In the entries that follow, the first line to write out is the one containing "if empty is", and the last is the one containing "bpy.data.objects.remove(obj)". Reproduce that stretch exactly, with nothing before or after it.

--- begin Stored data ---

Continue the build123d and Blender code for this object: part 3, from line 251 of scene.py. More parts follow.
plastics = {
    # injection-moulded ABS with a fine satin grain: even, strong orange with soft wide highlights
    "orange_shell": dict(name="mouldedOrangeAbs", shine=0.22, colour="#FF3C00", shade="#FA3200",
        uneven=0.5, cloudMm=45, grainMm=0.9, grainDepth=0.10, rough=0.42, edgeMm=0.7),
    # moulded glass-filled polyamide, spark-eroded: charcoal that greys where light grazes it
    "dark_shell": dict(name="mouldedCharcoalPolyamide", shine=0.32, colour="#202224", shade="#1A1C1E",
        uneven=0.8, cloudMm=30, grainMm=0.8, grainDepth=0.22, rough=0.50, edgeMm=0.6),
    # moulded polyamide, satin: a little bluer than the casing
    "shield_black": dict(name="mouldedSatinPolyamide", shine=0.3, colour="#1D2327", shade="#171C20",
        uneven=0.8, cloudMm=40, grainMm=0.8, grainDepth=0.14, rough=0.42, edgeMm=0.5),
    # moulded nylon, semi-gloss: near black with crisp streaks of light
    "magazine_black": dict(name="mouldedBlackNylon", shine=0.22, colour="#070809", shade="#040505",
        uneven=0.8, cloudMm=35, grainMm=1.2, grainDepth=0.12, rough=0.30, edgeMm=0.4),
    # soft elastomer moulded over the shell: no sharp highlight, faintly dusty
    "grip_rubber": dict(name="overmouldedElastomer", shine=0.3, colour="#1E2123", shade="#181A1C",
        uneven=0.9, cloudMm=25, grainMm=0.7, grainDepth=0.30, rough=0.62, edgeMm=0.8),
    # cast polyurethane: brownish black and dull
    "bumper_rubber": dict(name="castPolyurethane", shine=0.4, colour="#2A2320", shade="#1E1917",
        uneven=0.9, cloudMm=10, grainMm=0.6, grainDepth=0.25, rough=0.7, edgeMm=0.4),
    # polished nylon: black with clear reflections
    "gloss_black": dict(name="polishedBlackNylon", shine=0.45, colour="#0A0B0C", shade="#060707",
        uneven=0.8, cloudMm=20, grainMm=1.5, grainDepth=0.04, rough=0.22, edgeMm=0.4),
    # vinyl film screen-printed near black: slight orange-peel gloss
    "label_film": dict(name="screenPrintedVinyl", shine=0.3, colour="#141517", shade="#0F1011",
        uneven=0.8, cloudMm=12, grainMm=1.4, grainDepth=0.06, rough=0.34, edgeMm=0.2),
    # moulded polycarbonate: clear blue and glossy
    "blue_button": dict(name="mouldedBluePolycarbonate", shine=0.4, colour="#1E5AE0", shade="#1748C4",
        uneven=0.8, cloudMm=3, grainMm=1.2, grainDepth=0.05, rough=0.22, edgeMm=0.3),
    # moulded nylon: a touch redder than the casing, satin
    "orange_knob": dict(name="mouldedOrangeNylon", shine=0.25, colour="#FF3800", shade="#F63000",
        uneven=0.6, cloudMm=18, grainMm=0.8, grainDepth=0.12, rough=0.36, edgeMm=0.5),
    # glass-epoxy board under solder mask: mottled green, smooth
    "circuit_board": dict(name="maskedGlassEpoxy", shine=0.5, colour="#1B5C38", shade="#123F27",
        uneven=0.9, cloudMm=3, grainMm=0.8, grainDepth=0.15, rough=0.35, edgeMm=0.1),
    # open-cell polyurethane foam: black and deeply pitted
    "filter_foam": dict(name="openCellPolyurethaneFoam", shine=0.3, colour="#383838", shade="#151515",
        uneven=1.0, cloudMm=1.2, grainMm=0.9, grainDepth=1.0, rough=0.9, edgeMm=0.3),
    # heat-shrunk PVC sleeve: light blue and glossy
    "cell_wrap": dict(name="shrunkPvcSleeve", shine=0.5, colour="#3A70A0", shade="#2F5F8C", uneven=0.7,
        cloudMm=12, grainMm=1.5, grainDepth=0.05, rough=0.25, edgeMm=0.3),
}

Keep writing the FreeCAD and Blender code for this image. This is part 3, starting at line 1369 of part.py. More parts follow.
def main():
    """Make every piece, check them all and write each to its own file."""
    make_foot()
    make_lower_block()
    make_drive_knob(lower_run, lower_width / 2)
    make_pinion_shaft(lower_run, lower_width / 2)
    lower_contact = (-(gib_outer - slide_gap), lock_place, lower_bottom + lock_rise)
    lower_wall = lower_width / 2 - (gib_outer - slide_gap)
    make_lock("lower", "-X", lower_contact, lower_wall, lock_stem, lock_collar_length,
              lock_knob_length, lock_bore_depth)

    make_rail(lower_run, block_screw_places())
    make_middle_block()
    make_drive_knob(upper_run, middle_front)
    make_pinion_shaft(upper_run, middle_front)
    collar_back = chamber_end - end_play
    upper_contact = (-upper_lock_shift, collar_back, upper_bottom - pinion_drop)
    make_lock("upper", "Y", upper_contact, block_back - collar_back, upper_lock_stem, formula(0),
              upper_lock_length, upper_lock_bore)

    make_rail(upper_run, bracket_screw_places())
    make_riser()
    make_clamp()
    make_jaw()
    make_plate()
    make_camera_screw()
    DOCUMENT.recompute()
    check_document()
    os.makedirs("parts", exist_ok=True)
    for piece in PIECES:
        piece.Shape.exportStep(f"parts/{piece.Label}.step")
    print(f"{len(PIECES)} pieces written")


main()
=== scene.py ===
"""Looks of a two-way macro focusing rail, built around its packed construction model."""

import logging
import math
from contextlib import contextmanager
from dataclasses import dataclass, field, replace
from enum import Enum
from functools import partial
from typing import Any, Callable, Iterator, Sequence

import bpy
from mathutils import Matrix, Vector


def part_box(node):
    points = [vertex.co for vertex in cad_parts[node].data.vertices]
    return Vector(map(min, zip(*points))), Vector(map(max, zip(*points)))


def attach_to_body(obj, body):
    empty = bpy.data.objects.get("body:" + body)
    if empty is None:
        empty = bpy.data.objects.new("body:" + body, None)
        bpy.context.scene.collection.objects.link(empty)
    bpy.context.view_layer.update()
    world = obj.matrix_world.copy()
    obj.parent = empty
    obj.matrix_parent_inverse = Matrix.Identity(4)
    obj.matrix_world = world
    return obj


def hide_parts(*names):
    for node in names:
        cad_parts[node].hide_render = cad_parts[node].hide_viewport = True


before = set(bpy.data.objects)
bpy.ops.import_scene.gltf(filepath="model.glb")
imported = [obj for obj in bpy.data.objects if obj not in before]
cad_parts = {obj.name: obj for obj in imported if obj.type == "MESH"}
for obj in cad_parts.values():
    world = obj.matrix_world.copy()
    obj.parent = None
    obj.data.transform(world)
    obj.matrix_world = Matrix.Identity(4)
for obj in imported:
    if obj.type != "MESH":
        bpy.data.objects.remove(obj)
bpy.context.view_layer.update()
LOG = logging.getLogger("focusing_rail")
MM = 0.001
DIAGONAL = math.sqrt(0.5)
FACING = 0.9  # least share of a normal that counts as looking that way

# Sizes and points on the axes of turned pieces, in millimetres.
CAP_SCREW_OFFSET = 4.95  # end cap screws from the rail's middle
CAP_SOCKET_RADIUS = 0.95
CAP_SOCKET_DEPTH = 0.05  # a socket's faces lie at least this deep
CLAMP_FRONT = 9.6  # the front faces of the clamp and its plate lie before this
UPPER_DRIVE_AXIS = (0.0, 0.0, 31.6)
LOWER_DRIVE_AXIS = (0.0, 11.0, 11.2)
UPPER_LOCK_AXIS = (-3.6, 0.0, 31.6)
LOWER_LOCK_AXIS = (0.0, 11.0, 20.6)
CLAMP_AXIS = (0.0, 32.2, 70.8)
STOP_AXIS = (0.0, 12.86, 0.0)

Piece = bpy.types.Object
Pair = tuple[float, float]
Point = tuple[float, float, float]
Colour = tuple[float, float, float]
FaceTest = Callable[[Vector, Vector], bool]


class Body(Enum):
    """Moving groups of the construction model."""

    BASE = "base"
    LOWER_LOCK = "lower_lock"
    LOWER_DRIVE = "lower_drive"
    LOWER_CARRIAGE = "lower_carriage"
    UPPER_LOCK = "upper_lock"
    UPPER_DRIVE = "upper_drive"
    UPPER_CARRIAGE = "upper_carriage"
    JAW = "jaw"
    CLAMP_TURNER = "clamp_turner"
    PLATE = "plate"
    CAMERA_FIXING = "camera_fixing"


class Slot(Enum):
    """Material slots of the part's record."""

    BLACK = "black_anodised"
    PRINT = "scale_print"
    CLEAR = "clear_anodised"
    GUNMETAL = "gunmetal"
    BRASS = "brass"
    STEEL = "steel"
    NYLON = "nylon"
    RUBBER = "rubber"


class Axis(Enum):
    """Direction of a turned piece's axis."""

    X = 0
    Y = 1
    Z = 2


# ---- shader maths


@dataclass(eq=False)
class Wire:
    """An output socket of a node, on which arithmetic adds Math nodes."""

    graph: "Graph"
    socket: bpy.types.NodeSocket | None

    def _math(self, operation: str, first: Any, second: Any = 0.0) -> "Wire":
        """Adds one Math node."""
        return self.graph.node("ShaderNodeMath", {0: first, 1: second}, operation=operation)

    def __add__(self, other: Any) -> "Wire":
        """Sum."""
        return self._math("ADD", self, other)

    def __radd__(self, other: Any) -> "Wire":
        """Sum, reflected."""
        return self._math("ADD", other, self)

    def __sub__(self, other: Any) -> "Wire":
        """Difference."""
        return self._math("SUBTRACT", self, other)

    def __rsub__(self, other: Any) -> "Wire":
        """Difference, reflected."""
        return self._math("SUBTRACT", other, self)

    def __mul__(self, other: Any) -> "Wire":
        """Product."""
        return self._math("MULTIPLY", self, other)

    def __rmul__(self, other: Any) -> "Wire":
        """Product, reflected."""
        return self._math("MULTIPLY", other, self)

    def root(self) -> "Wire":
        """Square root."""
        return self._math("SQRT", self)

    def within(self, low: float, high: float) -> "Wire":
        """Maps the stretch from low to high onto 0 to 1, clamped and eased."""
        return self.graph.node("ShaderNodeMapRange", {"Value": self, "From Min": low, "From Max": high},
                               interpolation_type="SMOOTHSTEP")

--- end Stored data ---

▶ [Response to the task]
    if empty is None:
        empty = bpy.data.objects.new("body:" + body, None)
        bpy.context.scene.collection.objects.link(empty)
    bpy.context.view_layer.update()
    world = obj.matrix_world.copy()
    obj.parent = empty
    obj.matrix_parent_inverse = Matrix.Identity(4)
    obj.matrix_world = world
    return obj


def hide_parts(*names):
    for node in names:
        cad_parts[node].hide_render = cad_parts[node].hide_viewport = True


before = set(bpy.data.objects)
bpy.ops.import_scene.gltf(filepath="model.glb")
imported = [obj for obj in bpy.data.objects if obj not in before]
cad_parts = {obj.name: obj for obj in imported if obj.type == "MESH"}
for obj in cad_parts.values():
    world = obj.matrix_world.copy()
    obj.parent = None
    obj.data.transform(world)
    obj.matrix_world = Matrix.Identity(4)
for obj in imported:
    if obj.type != "MESH":
        bpy.data.objects.remove(obj)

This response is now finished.